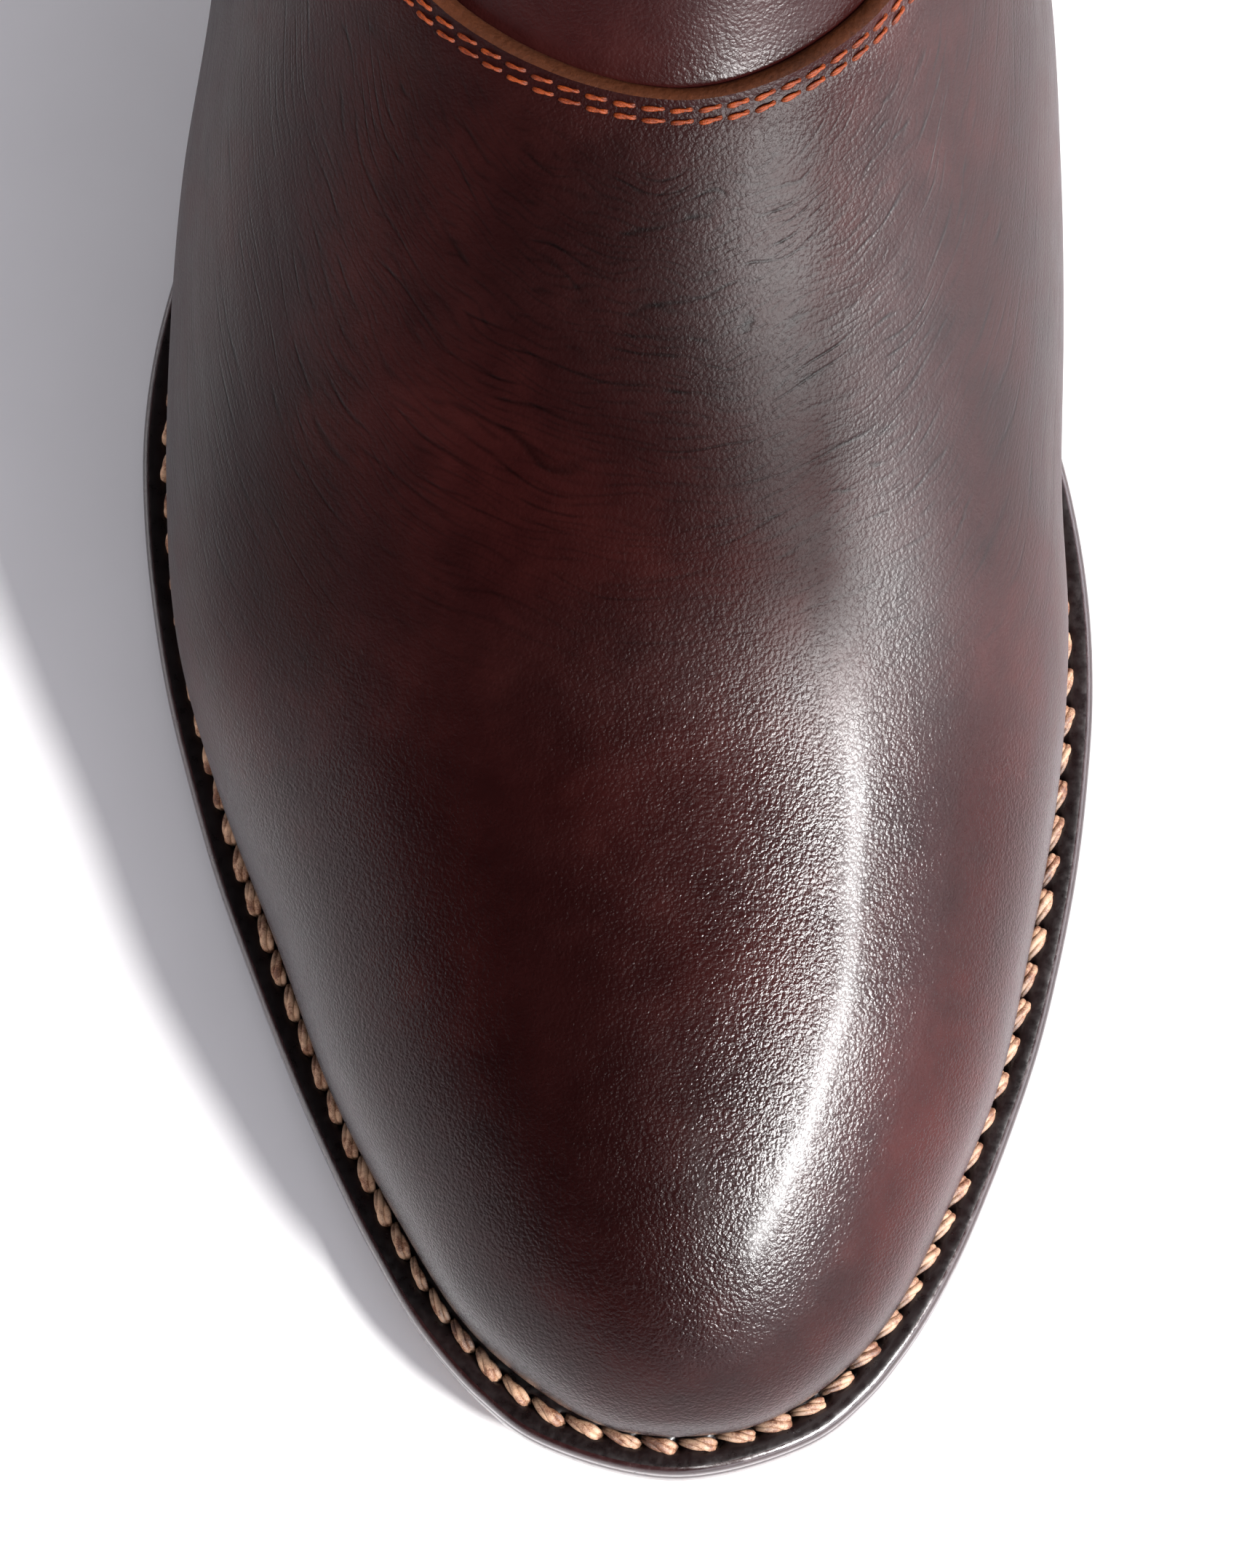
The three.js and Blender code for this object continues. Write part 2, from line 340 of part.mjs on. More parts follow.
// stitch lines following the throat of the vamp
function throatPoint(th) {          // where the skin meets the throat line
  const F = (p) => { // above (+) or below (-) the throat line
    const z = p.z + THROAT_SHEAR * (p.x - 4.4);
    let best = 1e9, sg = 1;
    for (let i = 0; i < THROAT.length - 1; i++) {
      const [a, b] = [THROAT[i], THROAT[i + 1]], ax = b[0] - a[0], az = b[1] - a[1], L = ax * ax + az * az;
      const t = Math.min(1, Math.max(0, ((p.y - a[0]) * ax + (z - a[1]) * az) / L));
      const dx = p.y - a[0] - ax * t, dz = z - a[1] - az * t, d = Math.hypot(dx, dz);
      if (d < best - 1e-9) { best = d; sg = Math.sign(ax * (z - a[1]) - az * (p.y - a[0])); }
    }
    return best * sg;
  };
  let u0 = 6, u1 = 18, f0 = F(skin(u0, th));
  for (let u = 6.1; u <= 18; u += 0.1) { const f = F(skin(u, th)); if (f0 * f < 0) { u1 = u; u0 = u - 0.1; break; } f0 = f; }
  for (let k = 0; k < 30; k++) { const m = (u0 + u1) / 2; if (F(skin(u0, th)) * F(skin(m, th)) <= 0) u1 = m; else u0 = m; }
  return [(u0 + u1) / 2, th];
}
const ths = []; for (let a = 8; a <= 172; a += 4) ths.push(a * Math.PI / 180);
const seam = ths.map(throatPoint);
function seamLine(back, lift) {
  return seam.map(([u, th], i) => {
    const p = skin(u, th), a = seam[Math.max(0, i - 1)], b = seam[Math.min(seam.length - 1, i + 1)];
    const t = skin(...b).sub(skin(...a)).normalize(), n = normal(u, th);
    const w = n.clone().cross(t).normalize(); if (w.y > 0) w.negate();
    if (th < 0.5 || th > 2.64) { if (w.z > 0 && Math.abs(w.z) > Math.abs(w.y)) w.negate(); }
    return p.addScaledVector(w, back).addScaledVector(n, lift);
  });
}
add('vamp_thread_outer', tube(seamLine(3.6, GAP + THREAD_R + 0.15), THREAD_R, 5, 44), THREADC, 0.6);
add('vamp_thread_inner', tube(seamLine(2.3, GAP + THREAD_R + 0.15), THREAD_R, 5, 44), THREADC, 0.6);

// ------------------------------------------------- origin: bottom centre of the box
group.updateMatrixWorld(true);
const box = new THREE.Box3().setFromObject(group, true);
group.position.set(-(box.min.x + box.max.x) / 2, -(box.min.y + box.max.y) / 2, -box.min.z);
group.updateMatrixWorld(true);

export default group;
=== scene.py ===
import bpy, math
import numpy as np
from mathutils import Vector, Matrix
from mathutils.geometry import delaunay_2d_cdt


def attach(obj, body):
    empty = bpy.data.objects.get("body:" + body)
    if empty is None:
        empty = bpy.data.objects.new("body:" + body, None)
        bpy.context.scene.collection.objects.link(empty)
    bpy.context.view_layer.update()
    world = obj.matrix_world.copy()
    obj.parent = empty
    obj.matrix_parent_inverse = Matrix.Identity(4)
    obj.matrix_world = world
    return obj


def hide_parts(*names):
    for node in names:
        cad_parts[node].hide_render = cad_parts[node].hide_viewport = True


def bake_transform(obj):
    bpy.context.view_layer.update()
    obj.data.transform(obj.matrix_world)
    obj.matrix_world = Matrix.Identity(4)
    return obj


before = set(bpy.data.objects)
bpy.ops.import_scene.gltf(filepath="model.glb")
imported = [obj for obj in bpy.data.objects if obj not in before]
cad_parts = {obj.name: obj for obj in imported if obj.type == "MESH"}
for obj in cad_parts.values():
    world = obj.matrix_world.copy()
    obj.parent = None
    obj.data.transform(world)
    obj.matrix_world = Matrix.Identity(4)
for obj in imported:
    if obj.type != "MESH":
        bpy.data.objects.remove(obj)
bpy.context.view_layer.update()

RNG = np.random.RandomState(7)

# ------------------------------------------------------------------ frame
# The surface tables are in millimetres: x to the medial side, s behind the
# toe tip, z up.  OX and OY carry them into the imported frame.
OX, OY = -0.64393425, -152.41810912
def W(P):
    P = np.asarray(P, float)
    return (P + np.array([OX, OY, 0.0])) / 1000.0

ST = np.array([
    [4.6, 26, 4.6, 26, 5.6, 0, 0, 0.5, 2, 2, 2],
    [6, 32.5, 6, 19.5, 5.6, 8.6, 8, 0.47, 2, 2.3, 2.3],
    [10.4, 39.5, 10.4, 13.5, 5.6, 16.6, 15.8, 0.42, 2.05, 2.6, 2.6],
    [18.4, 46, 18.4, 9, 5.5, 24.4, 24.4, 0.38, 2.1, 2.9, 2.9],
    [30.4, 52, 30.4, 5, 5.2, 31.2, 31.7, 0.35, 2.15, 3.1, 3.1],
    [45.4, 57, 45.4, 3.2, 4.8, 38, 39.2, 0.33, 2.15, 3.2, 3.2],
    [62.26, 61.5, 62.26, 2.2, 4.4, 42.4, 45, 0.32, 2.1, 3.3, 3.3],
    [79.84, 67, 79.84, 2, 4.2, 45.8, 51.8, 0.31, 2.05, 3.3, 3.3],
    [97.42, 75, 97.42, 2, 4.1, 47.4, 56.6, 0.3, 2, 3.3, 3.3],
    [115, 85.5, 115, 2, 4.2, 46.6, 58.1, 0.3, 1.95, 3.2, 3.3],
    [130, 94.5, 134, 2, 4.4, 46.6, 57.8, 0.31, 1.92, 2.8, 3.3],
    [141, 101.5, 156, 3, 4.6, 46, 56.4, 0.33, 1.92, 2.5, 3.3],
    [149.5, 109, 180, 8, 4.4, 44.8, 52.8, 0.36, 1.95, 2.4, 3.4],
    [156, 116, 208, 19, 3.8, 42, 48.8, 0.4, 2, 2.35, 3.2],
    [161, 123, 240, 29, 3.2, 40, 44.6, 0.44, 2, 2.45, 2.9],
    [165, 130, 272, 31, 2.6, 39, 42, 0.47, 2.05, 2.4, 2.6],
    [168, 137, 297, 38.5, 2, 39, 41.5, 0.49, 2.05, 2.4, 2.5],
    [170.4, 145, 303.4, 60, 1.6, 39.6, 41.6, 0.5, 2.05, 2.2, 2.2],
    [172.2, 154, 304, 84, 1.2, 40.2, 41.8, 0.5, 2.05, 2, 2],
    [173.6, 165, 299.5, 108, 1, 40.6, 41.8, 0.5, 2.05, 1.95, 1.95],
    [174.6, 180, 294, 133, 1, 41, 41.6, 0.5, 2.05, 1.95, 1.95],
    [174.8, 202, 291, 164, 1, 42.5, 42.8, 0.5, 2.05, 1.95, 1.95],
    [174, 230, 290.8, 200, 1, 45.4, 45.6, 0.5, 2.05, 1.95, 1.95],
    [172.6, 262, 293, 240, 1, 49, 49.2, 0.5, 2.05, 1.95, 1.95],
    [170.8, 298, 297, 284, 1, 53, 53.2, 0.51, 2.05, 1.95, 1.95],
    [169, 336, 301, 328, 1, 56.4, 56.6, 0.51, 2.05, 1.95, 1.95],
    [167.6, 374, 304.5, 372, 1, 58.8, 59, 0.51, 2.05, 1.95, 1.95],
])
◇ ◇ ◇
Within the listing above, give again exactly every line from the line with "centre of the box" through the line with "obj.parent = empty", both included, and no other line.

** The answer **
// ------------------------------------------------- origin: bottom centre of the box
group.updateMatrixWorld(true);
const box = new THREE.Box3().setFromObject(group, true);
group.position.set(-(box.min.x + box.max.x) / 2, -(box.min.y + box.max.y) / 2, -box.min.z);
group.updateMatrixWorld(true);

export default group;
=== scene.py ===
import bpy, math
import numpy as np
from mathutils import Vector, Matrix
from mathutils.geometry import delaunay_2d_cdt


def attach(obj, body):
    empty = bpy.data.objects.get("body:" + body)
    if empty is None:
        empty = bpy.data.objects.new("body:" + body, None)
        bpy.context.scene.collection.objects.link(empty)
    bpy.context.view_layer.update()
    world = obj.matrix_world.copy()
    obj.parent = empty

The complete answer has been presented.